The Road Ahead: Public Comment Period and Final Rules
The draft framework is currently open for public comment until March 4, 2026. The RBI has invited feedback from regulated entities and members of the public through email or the Connect 2 Regulate portal on its website. This is a rare and meaningful opportunity for customers, consumer advocates, and financial professionals to directly shape the final rules.
Once finalized, the provisions for commercial banks will come into effect from July 1, 2026, while certain undertaking-related provisions are proposed to take effect from April 1, 2026.
Whether banks embrace the spirit of these guidelines — rather than looking for technical workarounds — will be the real test. Regulators can write rules; culture changes from within.
A Long Overdue Course Correction
For too long, the relationship between banks and their customers has been tilted in one direction. The incentive machines were built for volume, not value. The systems were designed for sales, not suitability. And when customers complained, the fine print was their undoing.
The RBI’s draft directions won’t fix everything overnight. But they represent something important: an official, formal acknowledgement that the system was broken, and a serious attempt to fix it. For Indian bank customers — long accustomed to being on the losing end of a polished sales pitch — that acknowledgement alone is worth something.

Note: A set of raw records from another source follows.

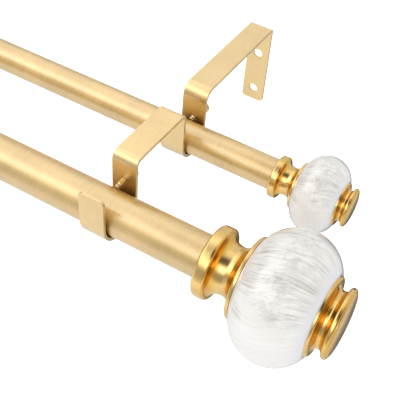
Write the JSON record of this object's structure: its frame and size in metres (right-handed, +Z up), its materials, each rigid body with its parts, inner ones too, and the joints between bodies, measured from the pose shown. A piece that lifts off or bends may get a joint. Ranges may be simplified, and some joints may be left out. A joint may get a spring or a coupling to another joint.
{
  "type": "double curtain pole",
  "caption": "Double curtain pole: a thick front rod and a thin rear rod on bent strip wall brackets, with turned gold finials that hold white streaked balls.",
  "frame": {"origin": "on the wall plane, half way between the two brackets and half way between their upper and lower screw holes", "axes": "+X along the rods towards the right end as seen from the room, +Y out of the brackets' backs into the wall, +Z up"},
  "size_m": [0.95, 0.213, 0.074],
  "materials": {
    "satin_gold_rod": "satin light gold on a steel tube",
    "satin_gold_strip": "satin light gold on a steel strip",
    "gold_screw": "gold plated steel",
    "polished_gold": "polished warm gold",
    "white_resin": "cast white resin with fine pale grey strands under a clear glossy skin",
    "plated_steel": "zinc plated",
    "white_plastic": "moulded"
  },
  "bodies": {
    "pole": {"front_rod": "satin_gold_rod", "rear_rod": "satin_gold_rod", "left_bracket": "satin_gold_strip", "right_bracket": "satin_gold_strip", "left_front_finial_collar": "polished_gold", "left_front_finial_ball": "white_resin", "left_front_finial_cap": "polished_gold", "left_front_finial_stud": "plated_steel", "left_front_rod_plug": "white_plastic", "right_front_finial_collar": "polished_gold", "right_front_finial_ball": "white_resin", "right_front_finial_cap": "polished_gold", "right_front_finial_stud": "plated_steel", "right_front_rod_plug": "white_plastic", "left_rear_finial_collar": "polished_gold", "left_rear_finial_ball": "white_resin", "left_rear_finial_cap": "polished_gold", "left_rear_finial_stud": "plated_steel", "left_rear_rod_plug": "white_plastic", "right_rear_finial_collar": "polished_gold", "right_rear_finial_ball": "white_resin", "right_rear_finial_cap": "polished_gold", "right_rear_finial_stud": "plated_steel", "right_rear_rod_plug": "white_plastic"},
    "left_front_screw": {"left_front_clamp_screw": "gold_screw"},
    "left_rear_screw": {"left_rear_clamp_screw": "gold_screw"},
    "right_front_screw": {"right_front_clamp_screw": "gold_screw"},
    "right_rear_screw": {"right_rear_clamp_screw": "gold_screw"}
  },
  "joints": [
    {"name": "left_front_clamp", "type": "slide", "parent": "pole", "child": "left_front_screw", "axis": [0, 1, 0], "range_m": [0, 0.007]},
    {"name": "left_rear_clamp", "type": "slide", "parent": "pole", "child": "left_rear_screw", "axis": [0, 1, 0], "range_m": [0, 0.0024]},
    {"name": "right_front_clamp", "type": "slide", "parent": "pole", "child": "right_front_screw", "axis": [0, 1, 0], "range_m": [0, 0.007]},
    {"name": "right_rear_clamp", "type": "slide", "parent": "pole", "child": "right_rear_screw", "axis": [0, 1, 0], "range_m": [0, 0.0024]}
  ]
}
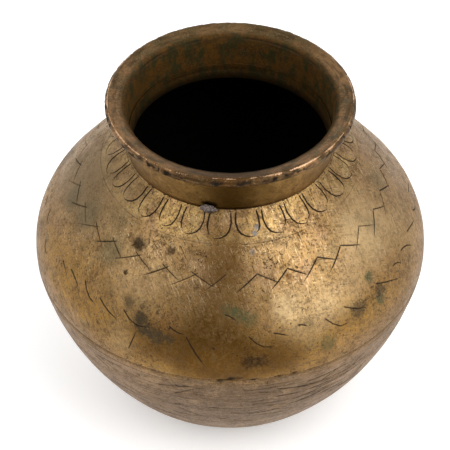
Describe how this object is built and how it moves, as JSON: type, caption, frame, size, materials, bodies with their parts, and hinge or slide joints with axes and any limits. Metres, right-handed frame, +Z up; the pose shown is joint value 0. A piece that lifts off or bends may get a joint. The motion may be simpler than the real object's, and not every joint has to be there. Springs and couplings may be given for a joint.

Now comes the harder part: enforcement, cultural change, and the sustained will to protect the customer even when short-term revenues are on the line.
Watch this space.
This article is based on the RBI’s draft Amendment Directions on Advertising, Marketing and Sales of Financial Products and Services issued in February 2026. The guidelines are open for public feedback until March 4, 2026, and are proposed to take effect from July 1, 2026.